C’est créateur de valeurs dans tous les cas de figure. Le tout c’est d’arriver à cadrer la quantité de produits, la largeur de la gamme en fonction aussi de ce qui a marché ou pas l’année d’avant. Cette analyse nous aide à trouver en quelque sorte le standard, ou en tout cas ce qui colle à l’instant au besoin et à la vision des femmes sur nos produits. Et c’est un véritable challenge parce qu’on a des délais de production très longs. Il faut environ deux ans pour imaginer et créé, c’est le temps minimum dont on a besoin pour poser les bases d’une collection future.

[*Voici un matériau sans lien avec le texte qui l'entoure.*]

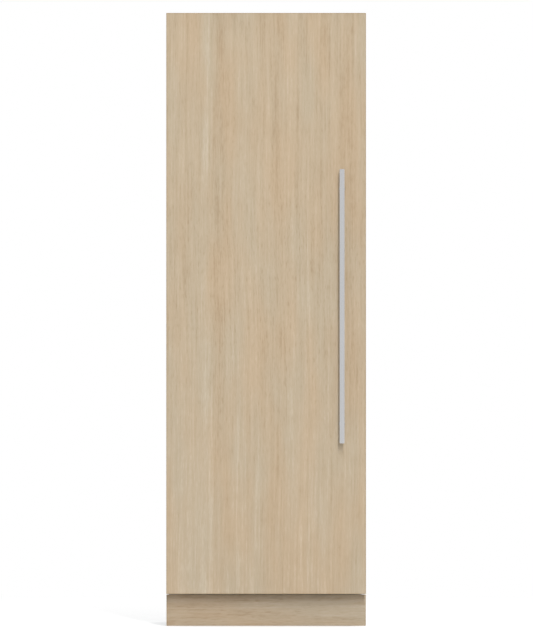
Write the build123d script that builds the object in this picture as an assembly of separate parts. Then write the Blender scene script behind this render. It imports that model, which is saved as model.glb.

Est-ce que vous avez envie d’aller chercher des marques féminines pour des collaborations, qui pourront davantage être expertes sur les femmes ?
Je pense qu’il ne faut pas oublier la période qu’on vient de passer. Il n’y avait plus vraiment de genre, ni de distinction dans le vestiaire d’un ado ou d’une ado. On arrive à la fin d’un cycle, ça ne veut pas dire que chacun va reprendre son style, il y aura toujours des points communs. Mais là où on doit rester vigilant, c’est sur notre maillot, en gardant toujours un fitting femme et un fitting homme. Ensuite à nous d’être assez agile pour trouver les designers ou designeuses qui seront légitimes pour aller chercher les femmes dans ce nouveau chapitre de la mode. C’est l’objectif, d’ailleurs on a une collection qui va sortir en septembre, octobre avec Esteban Cortazar. Ses pièces ont un ADN un peu plus féminin justement.
Est-ce que séduire les femmes ça ne passe pas aussi par des petites choses, des pièces clés, un bikini PSG par exemple, qui mettrait moins de temps à sortir ?
On avait fait une collection avec Manish Arora dans ce sens.
C’était très rose quand même…
C’est là toute notre problématique. On fait des collaborations de niche qui ne parlent pas à tout le monde. Mais je n’ai pas de solutions sur ça en vérité, il y a pléthore de marques dans la mode féminine, c’est beaucoup plus segmenté que sur le masculin. Les sacs, les chaussures, les accessoires, les styles… Et donc pour nous il faut réussir à s’adresser à diverses audiences. Il a beaucoup de typologie de consommatrices. On n’arrivera pas à couvrir toutes les envies et tous les goûts c’est certain.